Promoter Top Rank sued Al Haymon, founder of the Premier Boxing Champions series.
Photo by: GETTY IMAGES
Walter also dismissed Top Rank’s claims against Waddell & Reed, which manages the mutual funds that provided Haymon upward of $400 million to launch the PBC, ruling that the investment firm was as a matter of law incapable of conspiring with Haymon, closing the door on further claims against Waddell.

In a 24-page ruling, Walter said that while Top Rank’s initial complaint did point out practices that the court might look at more closely, none of the instances specifically mentioned in the lawsuit directly involved Top Rank, and those that did weren’t supported sufficiently to survive Haymon’s attorneys’ motion to dismiss.

“Without any additional factual allegations, the Court cannot determine whether Top Rank has alleged an injury-in-fact,” Walter wrote, “let alone whether that injury flows from that which makes the conduct unlawful.”

Top Rank attorney Daniel Petrocelli said last week that he will amend the complaint to meet the judge’s requests. Attorneys representing Haymon would not comment beyond what they have said in court documents.

“Many of the allegations are there to demonstrate that this isn’t just a grievance that Top Rank has but this is an issue that affects the entire competitive landscape,” said Petrocelli, a partner in O’Melveny & Myers’ Century City, Calif., office. “What the judge is indicating is that he would like to learn more about how the conduct of the defendants has impacted Top Rank.
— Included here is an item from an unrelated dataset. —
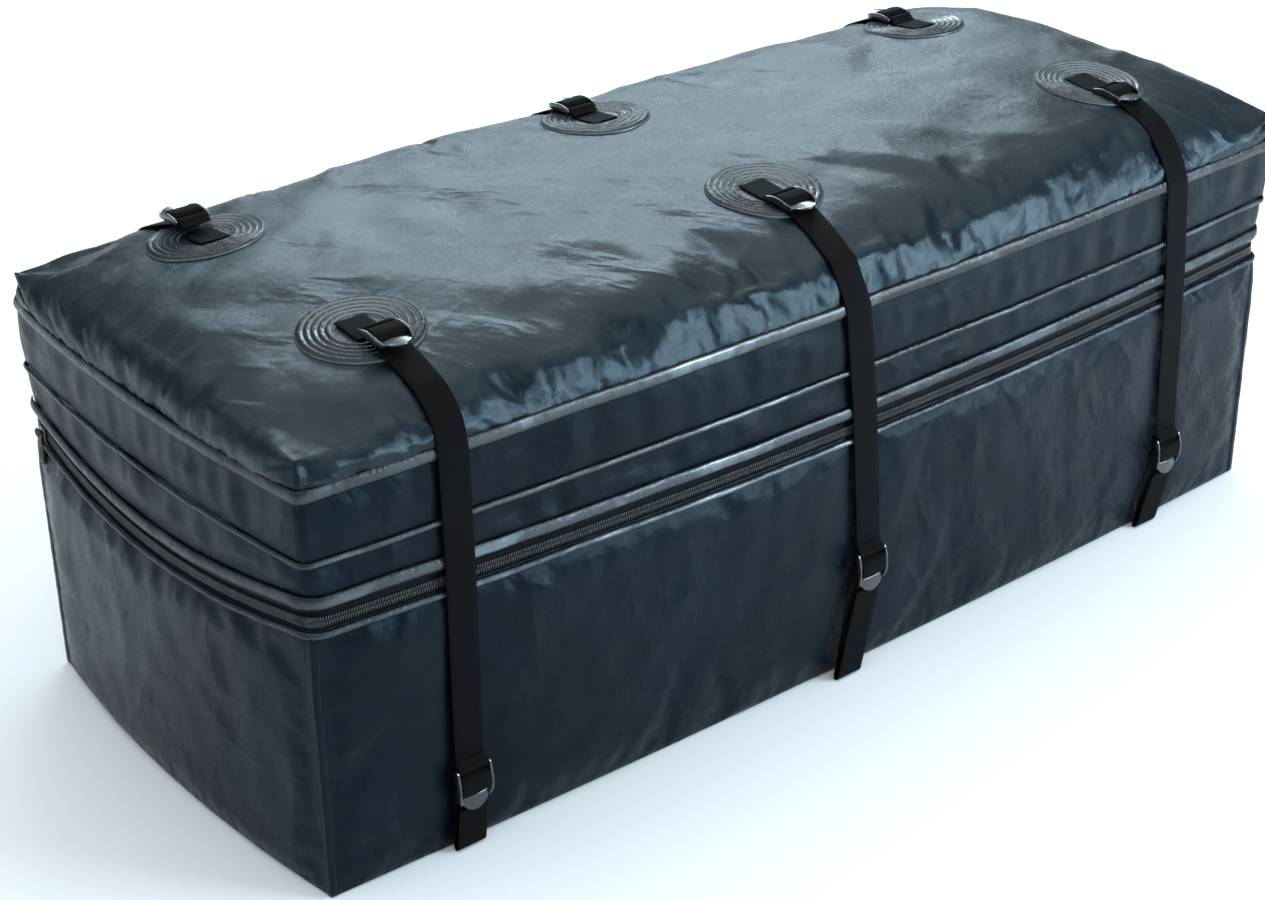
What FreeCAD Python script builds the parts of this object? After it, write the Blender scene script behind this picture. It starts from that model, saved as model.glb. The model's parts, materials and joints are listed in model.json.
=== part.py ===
import FreeCAD, Part
import math
import os
import re
import Sketcher
from FreeCAD import Placement, Rotation, Vector

# Soft cargo bag for a hitch tray. Millimetres, +Z up, origin on the floor at the middle of the base.
# X runs along the bag, the front long face looks towards -Y and the lid turns about the back long edge.

doc = FreeCAD.newDocument("cargo_bag")

# ---------------------------------------------------------------- driving dimensions
SIZES = [
    ("half_length", 750), ("half_width", 305), ("corner_radius", 25),
    ("front_bulge", 28), ("end_bulge", 22), ("end_sag", 25), ("wall", 3),
    ("zip_height", 342), ("zip_gap", 0.6), ("coil_reach", 6.5), ("coil_depth", 2.8),
    ("tape_thickness", 1), ("tape_overlap", 28),
    ("panel_below_zip", 12), ("welt_below_zip", 18.5), ("welt_width", 9), ("welt_depth", 2.5),
    ("gusset_above_zip", 16.5), ("flap_width", 17.5), ("flap_depth", 1.7), ("flap_drop", 1.5),
    ("mid_height", 412), ("mid_welt_width", 7.5), ("mid_welt_depth", 2),
    ("seam_height", 491), ("seam_tape_width", 16), ("seam_tape_depth", 1),
    ("shoulder_height", 532), ("shoulder_depth", 1.2),
    ("dome_height", 569), ("dome_inset", 90), ("crown_height", 580), ("crown_inset", 220), ("crown_bulge", 0.05),
    ("hinge_height", 340), ("hinge_radius", 2.2), ("hinge_clearance", 0.4),
    ("strap_width", 38), ("strap_thickness", 1.6), ("strap_pitch", 560), ("strap_shift", -14),
    ("strap_standoff", 5), ("loop_standoff", 2.2), ("loop_gap", 6),
    ("patch_radius", 70), ("patch_thickness", 2.5), ("patch_row", 160), ("stack_gap", 0.2),
    ("tab_length", 46), ("tab_thickness", 2.4), ("tab_row", 160),
    ("lock_width", 46), ("lock_length", 50), ("lock_plate", 4.5), ("lock_rail", 9),
    ("lock_rail_width", 3.5), ("lock_slot", 7), ("lock_bar", 4), ("thumb_width", 34), ("thumb_height", 13),
    ("top_lock_row", 190), ("top_lock_height", 582.5), ("top_lock_tilt", 8),
    ("low_lock_standoff", 10), ("strap_gap", 8), ("ridge_climb", 4.5), ("strap_lead", 6),
    ("shoulder_lift", 5), ("loop_drop", 4),
    ("slider_length", 16), ("slider_plate", 2), ("slider_gap", 0.6),
    ("slider_flange", 1.5), ("slider_post", 0.5), ("post_length", 4), ("plate_rise", 7), ("slider_park", 262),
    ("bail_radius", 1.2), ("bail_stand", 3.6), ("bail_width", 11), ("ear_width", 2), ("ear_wall", 1),
    ("pull_radius", 2.6), ("pull_clearance", 0.3), ("pull_length", 42), ("pull_width", 14),
    ("neck_thickness", 1.8), ("neck_length", 9), ("pull_thickness", 2.2), ("tab_start", 7),
]
sheet = doc.addObject("Spreadsheet::Sheet", "Sizes")
for row, (alias, value) in enumerate(SIZES, start=1):
    sheet.set(f"A{row}", alias)
    sheet.set(f"B{row}", str(value))
    sheet.setAlias(f"B{row}", alias)
doc.recompute()
ALIASES = {alias for alias, value in SIZES}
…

That’s what we will endeavor to describe, in addition to other issues the judge identified.”

Among the points raised in the ruling was Top Rank’s curious choice to allege anti-competitive practices that harmed other promoters without ever contending that those same practices damaged its own business.

In alleging “tie-out” agreements that blocked most promoters from putting on events involving fighters managed by Haymon, Top Rank cited only one example: the refusal to allow Roc Nation to promote a WBO-ordered fight featuring Haymon-managed middleweight Peter Quillin.

In charging that Haymon blocked other promoters from using the nation’s more attractive boxing venues, Top Rank pointed to a date on which Golden Boy Promotions and Banner Promotions were unable to secure the StubHub Center in Carson, Calif.

In accusing Haymon and the PBC of what it termed “payola practices” stemming from its time buys on most of the major networks, Top Rank did not raise any examples of a network denying to air one of its shows because it had committed to telecast the PBC.

That may prove to be a particularly difficult claim for Top Rank to prove, since the promoter did barely any business with any of those networks before the PBC came along earlier this year.

Of more than 40 fight cards that Top Rank promoted in 2014, only one aired on a network that since has picked up the PBC. That telecast — a show on ESPN’s “Friday Night Fights” series in 2014 — was an anomaly, a loss-leader placed there as a means to promote a Manny Pacquiao pay-per-view the following night on HBO.

“Top Rank has failed to allege how it has been injured by the alleged conduct,” Walter wrote. “Indeed, it has not identified a single bout that it has attempted to promote but was precluded from promoting by the Haymon Defendants, a single venue from which it has been blocked, or a single network that has refused to broadcast a fight promoted by Top Rank.”